**DESCRIPTION OF THE TASK:** Lines containing the string "materials" are to be collected in full.

**DATA FOR THIS EXERCISE:**
------------------------------------

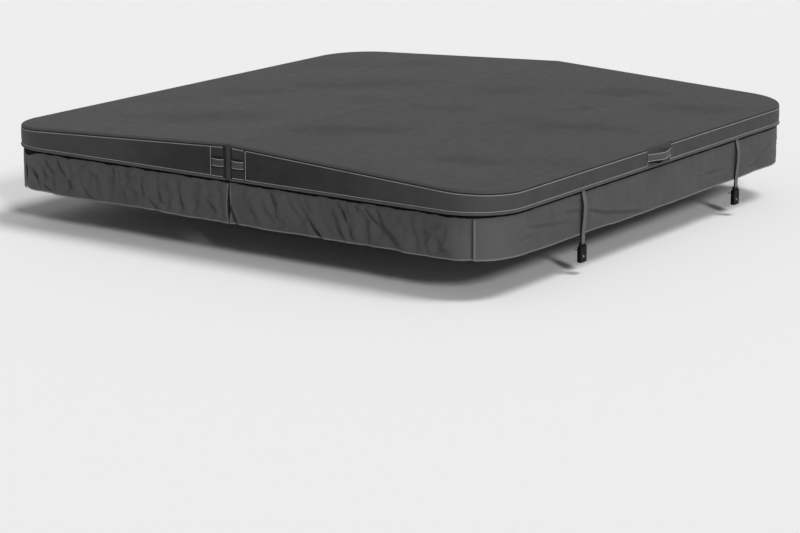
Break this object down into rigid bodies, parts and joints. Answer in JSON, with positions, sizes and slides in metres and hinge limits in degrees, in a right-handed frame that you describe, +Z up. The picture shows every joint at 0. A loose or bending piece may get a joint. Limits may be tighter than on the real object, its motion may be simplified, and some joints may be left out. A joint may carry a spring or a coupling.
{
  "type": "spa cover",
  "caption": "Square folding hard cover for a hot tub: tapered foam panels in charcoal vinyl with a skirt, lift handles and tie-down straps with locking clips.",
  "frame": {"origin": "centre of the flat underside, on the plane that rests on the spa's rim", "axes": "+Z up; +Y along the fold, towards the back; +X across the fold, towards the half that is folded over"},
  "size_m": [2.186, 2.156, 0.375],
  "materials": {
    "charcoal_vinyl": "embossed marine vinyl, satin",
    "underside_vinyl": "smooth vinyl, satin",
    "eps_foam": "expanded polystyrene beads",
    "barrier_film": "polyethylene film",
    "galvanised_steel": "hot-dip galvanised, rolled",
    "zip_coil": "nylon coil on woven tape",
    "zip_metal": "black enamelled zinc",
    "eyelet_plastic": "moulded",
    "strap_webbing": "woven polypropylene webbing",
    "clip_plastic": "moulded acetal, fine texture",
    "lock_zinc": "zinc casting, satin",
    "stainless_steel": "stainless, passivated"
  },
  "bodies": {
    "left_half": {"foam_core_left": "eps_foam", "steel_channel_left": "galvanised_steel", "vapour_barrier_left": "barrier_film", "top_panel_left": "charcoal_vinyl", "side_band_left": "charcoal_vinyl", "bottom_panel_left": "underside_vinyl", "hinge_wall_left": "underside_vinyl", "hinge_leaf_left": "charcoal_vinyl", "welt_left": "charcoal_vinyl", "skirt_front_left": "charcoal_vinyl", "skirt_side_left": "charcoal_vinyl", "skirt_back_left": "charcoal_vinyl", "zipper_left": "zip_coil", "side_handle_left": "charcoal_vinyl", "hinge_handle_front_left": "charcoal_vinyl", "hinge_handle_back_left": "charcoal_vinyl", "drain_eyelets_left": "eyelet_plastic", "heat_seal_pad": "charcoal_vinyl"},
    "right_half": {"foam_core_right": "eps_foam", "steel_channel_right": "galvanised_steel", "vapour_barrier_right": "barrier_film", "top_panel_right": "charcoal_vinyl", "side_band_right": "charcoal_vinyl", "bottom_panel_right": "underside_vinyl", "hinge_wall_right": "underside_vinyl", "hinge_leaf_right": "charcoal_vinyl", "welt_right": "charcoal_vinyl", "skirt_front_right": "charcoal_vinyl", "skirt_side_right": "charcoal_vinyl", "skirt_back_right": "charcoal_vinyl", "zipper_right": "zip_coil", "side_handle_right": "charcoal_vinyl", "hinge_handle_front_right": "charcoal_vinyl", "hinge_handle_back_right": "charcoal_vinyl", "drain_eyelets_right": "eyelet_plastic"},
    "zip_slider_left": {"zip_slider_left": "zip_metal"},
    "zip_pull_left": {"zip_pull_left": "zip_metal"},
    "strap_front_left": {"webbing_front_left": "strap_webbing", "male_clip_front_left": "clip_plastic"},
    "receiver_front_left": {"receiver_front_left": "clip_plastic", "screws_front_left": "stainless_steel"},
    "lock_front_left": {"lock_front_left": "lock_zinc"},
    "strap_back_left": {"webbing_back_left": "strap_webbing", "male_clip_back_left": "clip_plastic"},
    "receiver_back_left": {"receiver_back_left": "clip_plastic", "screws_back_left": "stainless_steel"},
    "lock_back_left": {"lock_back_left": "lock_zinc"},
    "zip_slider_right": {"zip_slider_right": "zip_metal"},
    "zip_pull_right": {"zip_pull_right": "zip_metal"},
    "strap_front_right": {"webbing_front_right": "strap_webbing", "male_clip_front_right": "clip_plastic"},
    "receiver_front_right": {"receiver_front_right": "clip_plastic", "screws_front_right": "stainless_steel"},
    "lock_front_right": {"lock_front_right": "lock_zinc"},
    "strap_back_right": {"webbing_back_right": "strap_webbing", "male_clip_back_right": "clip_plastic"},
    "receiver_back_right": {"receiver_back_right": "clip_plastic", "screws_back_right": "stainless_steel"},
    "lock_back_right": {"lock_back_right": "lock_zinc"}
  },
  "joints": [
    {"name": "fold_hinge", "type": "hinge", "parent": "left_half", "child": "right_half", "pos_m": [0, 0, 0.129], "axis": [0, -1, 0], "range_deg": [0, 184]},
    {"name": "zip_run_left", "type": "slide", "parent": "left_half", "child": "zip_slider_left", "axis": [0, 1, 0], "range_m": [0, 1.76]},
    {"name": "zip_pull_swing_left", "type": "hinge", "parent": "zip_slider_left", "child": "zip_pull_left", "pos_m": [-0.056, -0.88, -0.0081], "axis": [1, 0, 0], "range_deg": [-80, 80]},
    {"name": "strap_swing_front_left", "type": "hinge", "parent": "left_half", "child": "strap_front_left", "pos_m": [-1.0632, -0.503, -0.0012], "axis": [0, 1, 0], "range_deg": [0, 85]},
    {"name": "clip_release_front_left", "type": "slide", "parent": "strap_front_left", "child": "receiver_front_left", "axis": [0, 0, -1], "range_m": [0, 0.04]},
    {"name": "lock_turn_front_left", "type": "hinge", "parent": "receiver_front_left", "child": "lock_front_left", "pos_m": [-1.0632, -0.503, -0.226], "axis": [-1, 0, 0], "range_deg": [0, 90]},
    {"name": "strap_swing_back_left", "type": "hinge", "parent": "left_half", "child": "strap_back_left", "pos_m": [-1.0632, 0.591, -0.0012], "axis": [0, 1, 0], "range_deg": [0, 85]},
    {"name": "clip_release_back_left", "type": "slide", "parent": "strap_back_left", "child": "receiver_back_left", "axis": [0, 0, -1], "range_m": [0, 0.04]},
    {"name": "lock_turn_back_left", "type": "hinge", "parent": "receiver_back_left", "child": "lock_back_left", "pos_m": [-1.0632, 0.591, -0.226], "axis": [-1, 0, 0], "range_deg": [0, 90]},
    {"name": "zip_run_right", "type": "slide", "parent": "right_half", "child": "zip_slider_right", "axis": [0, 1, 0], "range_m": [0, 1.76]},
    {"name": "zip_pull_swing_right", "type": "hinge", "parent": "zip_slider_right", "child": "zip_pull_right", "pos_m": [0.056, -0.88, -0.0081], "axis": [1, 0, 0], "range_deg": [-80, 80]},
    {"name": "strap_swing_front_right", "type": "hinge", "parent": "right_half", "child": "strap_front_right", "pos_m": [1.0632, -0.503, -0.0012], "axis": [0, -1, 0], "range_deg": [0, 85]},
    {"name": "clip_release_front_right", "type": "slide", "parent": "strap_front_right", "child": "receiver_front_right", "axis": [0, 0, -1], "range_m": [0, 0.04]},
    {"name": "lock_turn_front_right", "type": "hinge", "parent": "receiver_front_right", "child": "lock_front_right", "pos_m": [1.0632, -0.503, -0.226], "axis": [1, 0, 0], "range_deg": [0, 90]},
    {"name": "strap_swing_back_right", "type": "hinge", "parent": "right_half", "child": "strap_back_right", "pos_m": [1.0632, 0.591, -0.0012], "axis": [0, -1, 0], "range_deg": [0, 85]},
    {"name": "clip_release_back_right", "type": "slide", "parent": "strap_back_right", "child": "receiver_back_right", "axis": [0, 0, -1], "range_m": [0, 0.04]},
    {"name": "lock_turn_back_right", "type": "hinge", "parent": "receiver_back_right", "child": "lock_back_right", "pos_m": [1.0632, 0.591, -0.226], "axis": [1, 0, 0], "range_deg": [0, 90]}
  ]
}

------------------------------------

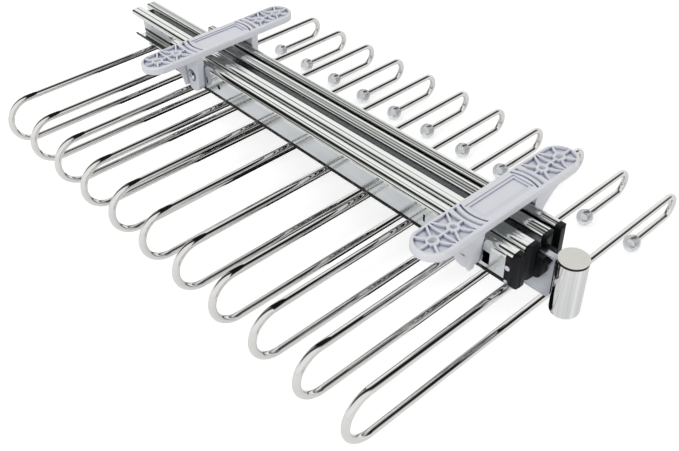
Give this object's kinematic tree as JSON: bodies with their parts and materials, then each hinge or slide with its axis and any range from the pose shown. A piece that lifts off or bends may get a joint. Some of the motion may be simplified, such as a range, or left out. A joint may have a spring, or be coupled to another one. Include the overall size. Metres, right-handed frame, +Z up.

------------------------------------

**REPLY:**
  "materials": {
Give this object's kinematic tree as JSON: bodies with their parts and materials, then each hinge or slide with its axis and any range from the pose shown. A piece that lifts off or bends may get a joint. Some of the motion may be simplified, such as a range, or left out. A joint may have a spring, or be coupled to another one. Include the overall size. Metres, right-handed frame, +Z up.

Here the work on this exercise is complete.